When people are looking for services on google, the words “…near me” are contained in 4-8x more searches than not. We all want convenience and these words represent it. The question brings to mind, “is quality sacrificed for convenience?” Is there a cost for that convenience? I think it depends on the service. Changing your car battery may be less critical than, say, seeing an orthopedist.

But what about guitar lessons for your child? Is a deep music education experience worth a few more minutes in traffic? The answer to that is, “it depends.” It depends on how one uses that time.

Rather than the trip being a hurdle to go through before and after the lessons, the time to and from the music lesson can be very valuable for you and your child. It can actually be the start of the lesson.

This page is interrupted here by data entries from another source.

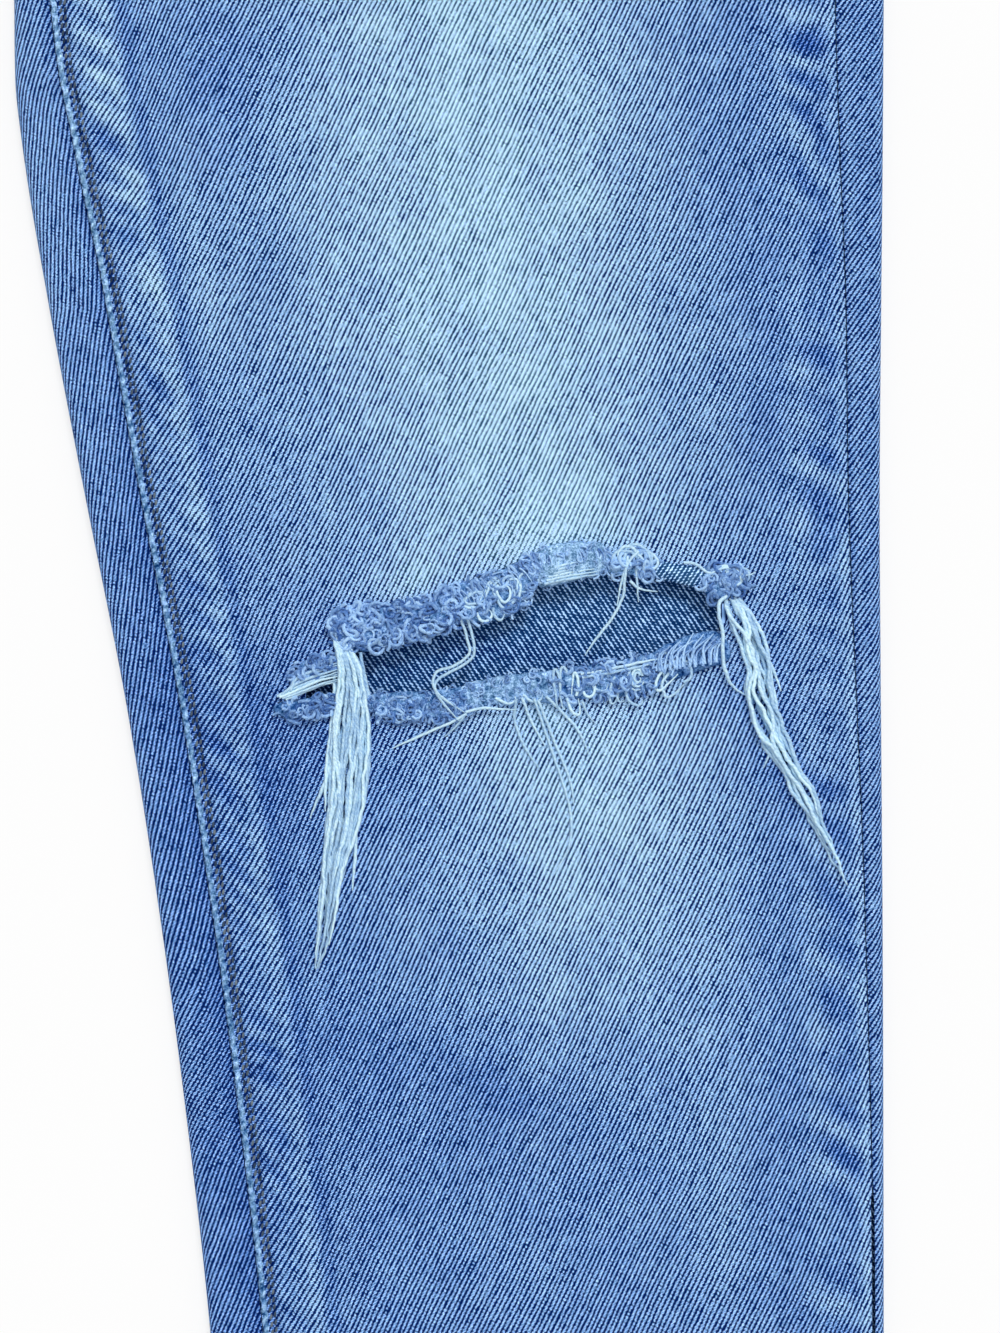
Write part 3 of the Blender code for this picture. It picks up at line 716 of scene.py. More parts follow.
# %% Tables of the creases
Crease = namedtuple("Crease", "x y end_x end_y reach height")
THIGH_CREASES = [Crease(*row) for row in (
    (4, 236, 74, 262, 5, 0.9),
    (8, 222, 92, 232, 6, -0.5),
    (20, 204, 104, 188, 7, 0.9),
    (26, 180, 96, 150, 6, 0.6),
    (196, 330, 132, 300, 8, 0.7),
    (190, 300, 120, 276, 6, -0.4),
    (34, 330, 60, 268, 6, 0.5),
    (60, 120, 92, 20, 12, 0.6),
    (160, 150, 176, 30, 14, 0.5),
    (150, -360, 128, -470, 12, 0.5),
    (98, -330, 112, -440, 9, -0.4),
    (186, -400, 174, -478, 8, 0.4),
)]
KNEE_CREASES = [Crease(*row) for row in (
    (111, -66, 134, -101, 3.6, 0.55),
    (130, -92, 135.5, -103, 2.4, 0.9),
    (124, -62, 141, -98, 4.5, -0.25),
    (52, -142, 74, -138, 2.2, -0.7),
    (56, -136, 76, -134, 3, 0.35),
    (187, -112, 202, -104, 2.6, 0.4),
    (44, 18, 62, -12, 6, 0.5),
    (56, 34, 80, -6, 7, -0.4),
    (190, -118, 206, -178, 7, 0.3),
    (72, -150, 76, -214, 8, -0.35),
    (104, -146, 92, -196, 9, 0.3),
)]
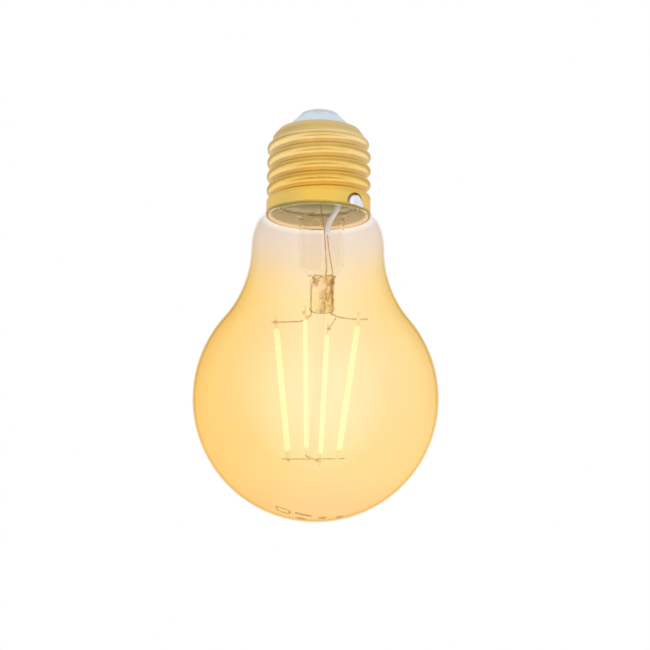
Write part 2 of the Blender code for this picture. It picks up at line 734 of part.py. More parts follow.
def sleeve(name, route, finish, sides=10):
    """A sleeve with a bore, along a route."""
    bm = bmesh.new()
    inner = ring_loops(bm, route, SLEEVE_BORE, sides)
    outer = ring_loops(bm, route, SLEEVE_RADIUS, sides)
    pairs = [*zip(inner, inner[1:]), *zip(outer, outer[1:])]
    pairs += [(inner[0], outer[0]), (inner[-1], outer[-1])]
    for first, second in pairs:
        bridge(bm, first, second)
    add(name, bm, finish)


# Driver ---------------------------------------------------------------------


def board_parts(parts, face, mats):
    """Puts parts on one face of the driver board: -1 is its near face, 1 its far face."""
    for name, (size, x, up, gap, finish, bevel) in parts.items():
        y = face * (BOARD[1] / 2.0 + PART_GAP + gap + size[1] / 2.0)
        block(name, size, (x, y, RIM + up), mats[finish], bevel)


def driver(mats):
    """The driver board in the cap, its parts, and the leads from the two contacts."""
    block("driver_board", BOARD, (0.0, 0.0, BOARD_Z), mats["board"])
    board_parts(FRONT_PARTS, -1.0, mats)
    board_parts(BACK_PARTS, 1.0, mats)
    for name, (outline, place, finish) in TURNED_PARTS.items():
        levels = [(radius, RIM + up) for radius, up in outline]
        turned(name, levels, mats[finish], SMALL_ROUND, place)
    wire("live_input_lead", smooth_route(LIVE_INPUT, 3), INPUT_RADIUS, mats["copper"])
    outward = Vector((math.cos(HOLE_ANGLE), math.sin(HOLE_ANGLE), 0.0))
    behind = [outward * reach + Vector((0.0, 0.0, z)) for reach, z in NEUTRAL_BEHIND_SOLDER]
    neutral = smooth_route([*behind, *NEUTRAL_TO_BOARD], 3)
    wire("neutral_input_lead", neutral, INPUT_RADIUS, mats["copper"])


def bulb():
    """Builds every piece of the bulb."""
    mats = {
        "brass": material("brass", (0.76, 0.52, 0.16), 0.3, metallic=1.0),
        "insulator": material("insulator", (0.66, 0.71, 0.73), 0.4),
        "contact": material("contact", (0.70, 0.73, 0.75), 0.35, metallic=1.0),
        "nickel": material("nickel", (0.62, 0.60, 0.56), 0.3, metallic=1.0),
        "solder": material("solder", (0.78, 0.79, 0.82), 0.35, metallic=1.0),
        "cement": material("cement", (0.45, 0.38, 0.22), 0.9),
        "amber_glass": material("amber_glass", (0.98, 0.78, 0.40), 0.03, transmission=1.0),
        "clear_glass": material("clear_glass", (0.98, 0.97, 0.95), 0.03, transmission=1.0),
        "dumet": material("dumet", (0.45, 0.28, 0.16), 0.4, metallic=1.0),
        "copper": material("copper", (0.72, 0.38, 0.20), 0.3, metallic=1.0),
        "molybdenum": material("molybdenum", (0.32, 0.27, 0.22), 0.4, metallic=1.0),
        "phosphor": material("phosphor", (1.0, 0.80, 0.30), 0.6, glow=1.0),
        "sleeve": material("sleeve", (0.86, 0.87, 0.88), 0.5),
        "board": material("board", (0.05, 0.25, 0.12), 0.5),
        "black_epoxy": material("black_epoxy", (0.03, 0.03, 0.03), 0.5),
        "ceramic_tan": material("ceramic_tan", (0.60, 0.45, 0.28), 0.5),
        "capacitor": material("capacitor", (0.04, 0.05, 0.10), 0.4),
        "resistor": material("resistor", (0.35, 0.50, 0.45), 0.5),
        "ferrite": material("ferrite", (0.08, 0.08, 0.08), 0.6),
        "tinned_steel": material("tinned_steel", (0.65, 0.66, 0.67), 0.3, metallic=1.0),
    }
    cap(mats)
    envelope(mats["amber_glass"])
    stem(mats["clear_glass"])
    filaments(mats["phosphor"], mats["nickel"], mats["molybdenum"])
    lead_wires(mats)
    driver(mats)


for leftover in list(bpy.data.objects):
    bpy.data.objects.remove(leftover)

assembly = bpy.data.objects.new("bulb", None)
bpy.context.scene.collection.objects.link(assembly)
bulb()
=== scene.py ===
"""The looks of the smart filament light bulb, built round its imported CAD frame."""

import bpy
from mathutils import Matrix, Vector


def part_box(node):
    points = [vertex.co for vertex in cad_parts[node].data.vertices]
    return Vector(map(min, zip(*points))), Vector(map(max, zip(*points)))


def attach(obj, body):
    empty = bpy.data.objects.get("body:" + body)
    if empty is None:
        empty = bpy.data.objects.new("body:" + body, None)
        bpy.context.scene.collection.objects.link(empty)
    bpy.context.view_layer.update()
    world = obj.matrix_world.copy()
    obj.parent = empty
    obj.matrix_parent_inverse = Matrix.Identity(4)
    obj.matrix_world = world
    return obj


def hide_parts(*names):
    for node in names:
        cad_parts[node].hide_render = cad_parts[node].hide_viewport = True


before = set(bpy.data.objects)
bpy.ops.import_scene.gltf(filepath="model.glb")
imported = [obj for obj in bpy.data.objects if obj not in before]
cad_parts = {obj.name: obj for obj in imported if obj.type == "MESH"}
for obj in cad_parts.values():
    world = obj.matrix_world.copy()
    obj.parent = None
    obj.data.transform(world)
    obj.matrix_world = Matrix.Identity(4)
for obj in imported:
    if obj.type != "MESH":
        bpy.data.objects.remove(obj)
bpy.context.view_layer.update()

import math

import bmesh
import bpy
from mathutils import Matrix, Vector, noise

# Levels and radii, from the frame

glass_low, glass_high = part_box("glass_envelope")
shell_low, shell_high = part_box("screw_shell")
contact_low, contact_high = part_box("centre_contact")
bead_low, bead_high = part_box("rod_bead")
sleeve_low, sleeve_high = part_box("insulating_sleeve")

BEAD = (bead_low + bead_high) / 2.0
BOTTOM = glass_low.z
COLLAR_TOP = glass_high.z
RIM = shell_low.z
SHELL_TOP = shell_high.z
THREAD_MAJOR = shell_high.x
GLOBE_RADIUS = glass_high.x
GLOBE = BOTTOM + GLOBE_RADIUS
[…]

Here are some things to think about:

• You have a captive audience! How often do you get that?

• You can find out what your child thinks of his or her music teacher or the others in the class. It will change as the student changes.

• You can discover whether your child thinks he or she is prepared for the lesson. Then, if you attend the lesson, you can see how accurate your child is.

• You can find out if they feel encouraged or discouraged about the week’s practice.

• You can tell how rigid your child’s preferences are becoming as they comment on the music they are learning. (Preferences rigidify from ages 5-14 along with the growth of style-perception).

• On the way home you can have the child reiterate what the goals are for the week. Saying it out loud helps the memory. If you hear “I don’t know,” that is worth communicating with your instructor. If you attend the lesson you will be able to tell the student. If you don’t know, that is the Instructor’s mistake. Remind the teacher to set goals for the week.

• You can ascertain whether your child needs or wants you to remind them about the goals and practice at home. Some kids don’t mind, some kids do. The same child will give different answers at different times.

• You can play some of the music they are learning in the car to and from the lesson (if you can sync your phone to the car speaker).

• If you don’t attend the lesson you can let the student teach you some things they learned (play dumb).

• Since the lessons are comparatively short, the best results happen when parents attend and know what’s going on.

Although we try to situate our studios within a few miles of a large demographic some parents drive 15-30 minutes to have their child spend 15 or 30 minutes in a lesson. One wouldn’t think that was worth it. But it can be, if the parent takes advantage of the time in the car with the child and makes it part of the lesson experience.